Por Luis Cola Benítez  (Publicado en La Opinión el 19 de agosto de 2012).

 

          Desde su creación la Alameda de Branciforte estuvo en manos del estamento militar por considerarse un lugar estratégico en caso de guerra y ser el punto de partida de los caños que suministraban el agua a los buques surtos en puerto. Como el capitán general Agustín de Robles había dictaminado en 1706 que el agua era del Rey, eran los capitanes o comandantes generales los que nombraban a los alcaldes del agua, que también tenían a su cargo el “cuidado y adelantamiento” de la Alameda, así como su iluminación y adorno en las conmemoraciones especiales, cargo que en los primeros años de su existencia recayó en Pedro Higueras, José de Monteverde, Domingo Vicente Marrero y otros. Así fue hasta que el comandante general Ramón de Carvajal entregó toda la gestión del agua al municipio y, desde entonces, correspondió al ayuntamiento el nombramiento de los alcaldes del agua.

          El suministro siempre fue un problema al hacerse por medio de atarjeas o canales de madera cubiertos con losas, con grandes pérdidas y que continuamente averiaban los carros y corsas, por lo que en 1813 el ayuntamiento encargó a Sevilla mil caños vidriados para soterrarlos en mampostería y llevar el agua a la Pila de la plaza principal, a la Alameda y a los caños de la aguada, pero cerca de la mitad de ellos llegaron rotos. Esto provocó que a los pocos años se decidiera adquirir diez quintales de planchas de plomo para hacer tuberías.

          A pesar de los inconvenientes la Alameda, único espacio para paseo y tertulias, era tan concurrida que en el verano de 1814 se decidió que su alumbrado se prolongase hasta las once de la noche. No obstante, las reparaciones y arreglos eran continuos a cargo de los regidores o concejales encargados, que normalmente adelantaban el importe de los trabajos sin tener la certeza de poder resarcirse de los desembolsos realizados. Tal debía ser la dedicación necesaria para atender el paseo que en 1817 se separó su gestión de la del alcalde del ramo y, por primera vez, se nombró un encargado exclusivo en la persona de José Guezala, a quien sucedería José María de Villa y, a continuación, el mismo alcalde Domingo Madan, quien llegó a pedir se le librara alguna cantidad a cuenta de los más de cien pesos que tenía suplidos.

          A principios de la década de los veinte se realizaron varias mejoras, tales como replantar árboles y arreglo de los faroles, así como empedrar el espacio existente entre el parque de Ingenieros y el paseo para evitar la acumulación de basuras y aguas llovedizas. Pero poco duraron estas mejoras. A partir de 1827 son frecuentes las quejas por el estado de abandono del paseo, situación que se prolongó, a veces por falta de atención y otras por efecto de causas naturales e imprevistas.
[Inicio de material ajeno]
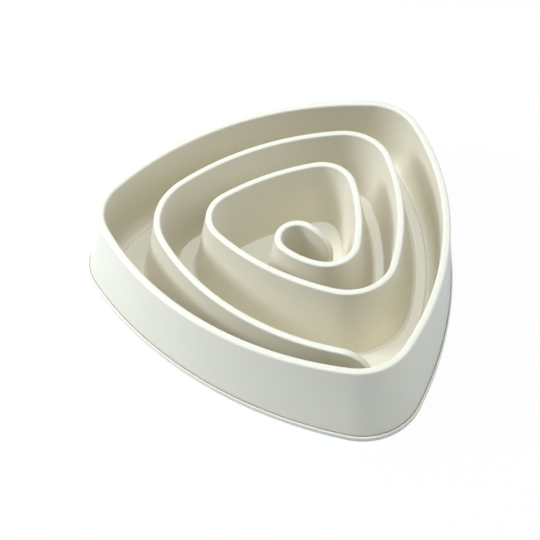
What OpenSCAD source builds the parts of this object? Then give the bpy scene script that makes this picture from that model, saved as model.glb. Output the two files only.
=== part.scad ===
// Slow feeder bowl: a rounded-triangle bowl with a removable spiral maze on its floor.
// Units are millimetres, +Z is up and the bowl stands on z = 0.
// Corners of the plan point to 90, 210 and 330 degrees.

/* [Rim] */
// Height of the rim above the table
bowl_h = 51.4; // [44:0.1:64]
// Distance from the middle of the plan to a corner of the rim
rim_reach = 120; // [110:0.5:124]
// Radius of the bulged sides at the rim
rim_side_r = 197; // [180:1:240]
// Radius of the corners at the rim
rim_corner_r = 34; // [26:0.5:42]
// Thickness of the wall at the rim
rim_t = 4.7; // [3.6:0.1:5.4]
// Rounding of both edges of the rim
rim_edge_r = 1.4; // [0.8:0.1:1.8]

/* [Skirt] */
// How much further out than the rim the foot lies at a corner
skirt_flare = 11.8; // [8:0.1:18]
// How much further out it lies at the middle of a side
side_flare = 5.0; // [3.4:0.1:7]
// Radius of the corners at the foot
foot_corner_r = 37; // [30:0.5:44]
// Thickness of the outer skirt
skirt_t = 2.0; // [1.6:0.1:2.6]
// Height up to which the skirt and the inner wall stand apart
hollow_h = 36; // [24:1:38]

/* [Inner bowl] */
// Thickness of the inner wall
wall_t = 2.0; // [1.6:0.1:2.6]
// Inward lean of the inner wall from the rim to the cove
wall_lean = 0.1; // [0:0.1:1.5]
// Width of the cove between the inner wall and the floor
cove_w = 6.0; // [4:0.2:6.4]
// Height of that cove
cove_h = 12; // [6:0.5:16]
// Thickness of the floor under the maze
floor_t = 2.2; // [1.6:0.1:3]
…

Se obstruyó la bóveda de barranquillo de San Francisco que la atravesaba y, más tarde, un temporal de lluvias y viento rompió las puertas, parte de la estacada y abrió un boquete de la muralla hacia el mar. Las obras de reparación fueron costosas y duraron varios años, sin que se apreciaran mucho las mejoras, pues en 1842 el regidor Pedro Fernández del Castillo denunciaba el abandono en que se encontraba, tanto este paseo como el de la Concordia. El ayuntamiento se veía impotente para lograr su rehabilitación y no sabía qué hacer para lograrlo.
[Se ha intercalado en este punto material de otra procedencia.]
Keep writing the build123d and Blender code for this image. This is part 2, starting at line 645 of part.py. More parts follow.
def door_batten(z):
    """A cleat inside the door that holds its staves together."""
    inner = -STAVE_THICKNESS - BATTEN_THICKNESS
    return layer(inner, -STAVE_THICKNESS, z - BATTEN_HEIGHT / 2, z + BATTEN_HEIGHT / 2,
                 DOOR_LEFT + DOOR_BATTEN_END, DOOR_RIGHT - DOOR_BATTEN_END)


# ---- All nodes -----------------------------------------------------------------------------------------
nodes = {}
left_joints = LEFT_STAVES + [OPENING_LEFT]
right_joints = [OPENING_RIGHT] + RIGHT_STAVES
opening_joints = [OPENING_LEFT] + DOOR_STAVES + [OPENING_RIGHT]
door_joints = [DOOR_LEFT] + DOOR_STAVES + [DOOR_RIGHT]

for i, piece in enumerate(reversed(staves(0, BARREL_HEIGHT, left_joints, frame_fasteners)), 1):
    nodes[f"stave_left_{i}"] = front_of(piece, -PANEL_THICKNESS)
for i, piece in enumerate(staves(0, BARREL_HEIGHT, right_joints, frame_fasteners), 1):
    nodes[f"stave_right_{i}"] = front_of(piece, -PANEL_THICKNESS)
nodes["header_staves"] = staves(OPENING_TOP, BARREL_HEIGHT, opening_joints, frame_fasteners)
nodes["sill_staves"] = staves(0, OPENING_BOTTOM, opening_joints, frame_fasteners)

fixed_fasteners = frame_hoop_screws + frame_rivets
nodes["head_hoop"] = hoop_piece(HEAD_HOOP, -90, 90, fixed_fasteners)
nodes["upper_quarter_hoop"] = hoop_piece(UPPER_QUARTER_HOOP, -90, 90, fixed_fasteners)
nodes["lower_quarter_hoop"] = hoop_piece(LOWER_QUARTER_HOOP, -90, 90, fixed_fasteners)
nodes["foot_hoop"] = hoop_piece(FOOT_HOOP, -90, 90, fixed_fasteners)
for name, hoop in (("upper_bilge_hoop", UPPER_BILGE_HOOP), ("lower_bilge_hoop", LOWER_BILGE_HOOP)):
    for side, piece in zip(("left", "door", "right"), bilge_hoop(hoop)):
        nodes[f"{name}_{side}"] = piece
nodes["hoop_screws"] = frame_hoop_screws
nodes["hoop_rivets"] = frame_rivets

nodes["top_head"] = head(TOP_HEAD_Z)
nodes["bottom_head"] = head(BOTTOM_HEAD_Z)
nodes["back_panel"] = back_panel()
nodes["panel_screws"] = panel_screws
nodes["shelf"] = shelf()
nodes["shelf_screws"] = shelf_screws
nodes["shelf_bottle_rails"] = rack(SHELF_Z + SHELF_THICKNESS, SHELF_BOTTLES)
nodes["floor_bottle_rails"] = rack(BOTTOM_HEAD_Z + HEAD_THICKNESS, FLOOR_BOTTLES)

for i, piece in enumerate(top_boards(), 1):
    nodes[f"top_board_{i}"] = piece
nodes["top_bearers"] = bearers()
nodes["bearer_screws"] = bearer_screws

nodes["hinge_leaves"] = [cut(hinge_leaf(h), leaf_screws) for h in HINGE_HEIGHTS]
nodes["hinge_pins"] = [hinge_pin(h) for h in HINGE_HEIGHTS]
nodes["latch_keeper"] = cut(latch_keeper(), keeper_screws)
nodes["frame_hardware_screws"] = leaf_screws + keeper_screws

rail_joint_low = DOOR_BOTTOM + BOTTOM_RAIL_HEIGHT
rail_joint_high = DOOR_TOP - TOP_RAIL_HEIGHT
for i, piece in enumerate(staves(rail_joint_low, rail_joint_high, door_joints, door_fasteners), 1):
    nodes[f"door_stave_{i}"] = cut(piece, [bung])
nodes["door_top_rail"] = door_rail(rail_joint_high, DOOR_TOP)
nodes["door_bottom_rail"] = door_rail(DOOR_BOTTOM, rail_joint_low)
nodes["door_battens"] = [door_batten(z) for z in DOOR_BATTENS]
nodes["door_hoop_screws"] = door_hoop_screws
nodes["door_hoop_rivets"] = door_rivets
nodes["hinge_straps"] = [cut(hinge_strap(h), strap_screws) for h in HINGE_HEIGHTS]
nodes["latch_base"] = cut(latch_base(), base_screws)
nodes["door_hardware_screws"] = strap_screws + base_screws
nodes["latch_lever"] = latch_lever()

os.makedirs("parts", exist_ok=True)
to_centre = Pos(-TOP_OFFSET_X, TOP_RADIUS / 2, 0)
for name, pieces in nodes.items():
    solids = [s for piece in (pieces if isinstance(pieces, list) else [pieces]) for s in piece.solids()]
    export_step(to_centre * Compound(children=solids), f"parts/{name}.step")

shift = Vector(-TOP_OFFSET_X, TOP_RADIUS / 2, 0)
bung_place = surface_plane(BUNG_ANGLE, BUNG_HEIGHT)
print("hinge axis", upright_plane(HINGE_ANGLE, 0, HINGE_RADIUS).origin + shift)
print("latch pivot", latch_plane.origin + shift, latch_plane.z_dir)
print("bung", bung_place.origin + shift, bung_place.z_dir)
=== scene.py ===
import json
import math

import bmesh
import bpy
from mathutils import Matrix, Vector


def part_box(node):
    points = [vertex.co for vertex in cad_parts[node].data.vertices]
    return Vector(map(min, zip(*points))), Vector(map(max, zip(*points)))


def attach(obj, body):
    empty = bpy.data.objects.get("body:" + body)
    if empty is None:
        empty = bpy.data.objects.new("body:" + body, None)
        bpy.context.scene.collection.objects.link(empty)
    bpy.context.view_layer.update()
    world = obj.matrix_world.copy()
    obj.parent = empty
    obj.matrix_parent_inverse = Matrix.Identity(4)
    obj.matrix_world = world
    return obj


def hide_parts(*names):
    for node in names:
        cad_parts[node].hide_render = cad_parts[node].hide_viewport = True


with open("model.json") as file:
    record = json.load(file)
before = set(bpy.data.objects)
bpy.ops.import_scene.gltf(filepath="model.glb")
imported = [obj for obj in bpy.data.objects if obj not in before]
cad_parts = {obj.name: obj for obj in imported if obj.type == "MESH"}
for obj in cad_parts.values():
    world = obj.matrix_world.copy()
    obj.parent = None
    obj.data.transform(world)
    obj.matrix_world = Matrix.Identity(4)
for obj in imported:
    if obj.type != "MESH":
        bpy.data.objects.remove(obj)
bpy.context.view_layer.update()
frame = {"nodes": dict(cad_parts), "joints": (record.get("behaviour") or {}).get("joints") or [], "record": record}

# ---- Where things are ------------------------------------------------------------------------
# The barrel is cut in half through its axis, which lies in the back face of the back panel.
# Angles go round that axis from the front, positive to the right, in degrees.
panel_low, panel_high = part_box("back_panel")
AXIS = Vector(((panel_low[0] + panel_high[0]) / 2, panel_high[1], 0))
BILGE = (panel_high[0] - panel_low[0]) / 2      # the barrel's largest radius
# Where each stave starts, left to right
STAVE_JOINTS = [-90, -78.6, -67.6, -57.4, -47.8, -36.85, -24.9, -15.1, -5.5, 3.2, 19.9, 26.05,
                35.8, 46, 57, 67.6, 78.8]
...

          Por aquellos años la corporación estaba empeñada en la construcción del Teatro sobre el solar del antiguo convento de Santo Domingo, para lo que todos los recursos eran pocos, y pensó que solucionaría el problema vendiendo algunas propiedades municipales, entre ellas la Alameda de Branciforte, por su privilegiada situación para almacenes del puerto, efectos navales o depósito de carbón. A tan triste situación había llegado el primer paseo de la población. A pesar del condicionante impuesto por el capitán general, que obligaba a dejar espacio suficiente entre las construcciones proyectadas y la muralla defensiva “para que puedan transitar dos carruajes de vuelta encontrada”, en 1850 se aprobó la venta con los votos en contra del alcalde José Librero y los regidores Forstall y López de Vergara. Por fortuna no tuvo lugar la venta y, en diciembre de 1854, al organizarse una feria en aquel sector como uno de los actos de la festividad de Santa Bárbara, patrona de la Artillería, a la que Santa Cruz dedicaba un especial culto, se acordó hacer todas las mejoras posibles en la Alameda, las cuales -se decía- “serán un adorno más a la población y un punto de recreo para el público.”

          Poco después, varios jóvenes de la capital costearon seis farolas más para el paseo con sus correspondientes candelabros, hasta alcanzar el número de diez puntos de luz, y se decidió que se encendieran todas las noches, menos las de luna. Pero pronto se volvió a las andadas y en 1861 el periódico El Eco del Comercio denunciaba el abuso de poner las yuntas de bueyes, corsas, burros y cerones junto a la Alameda, formando un depósito de  basuras e inmundicias.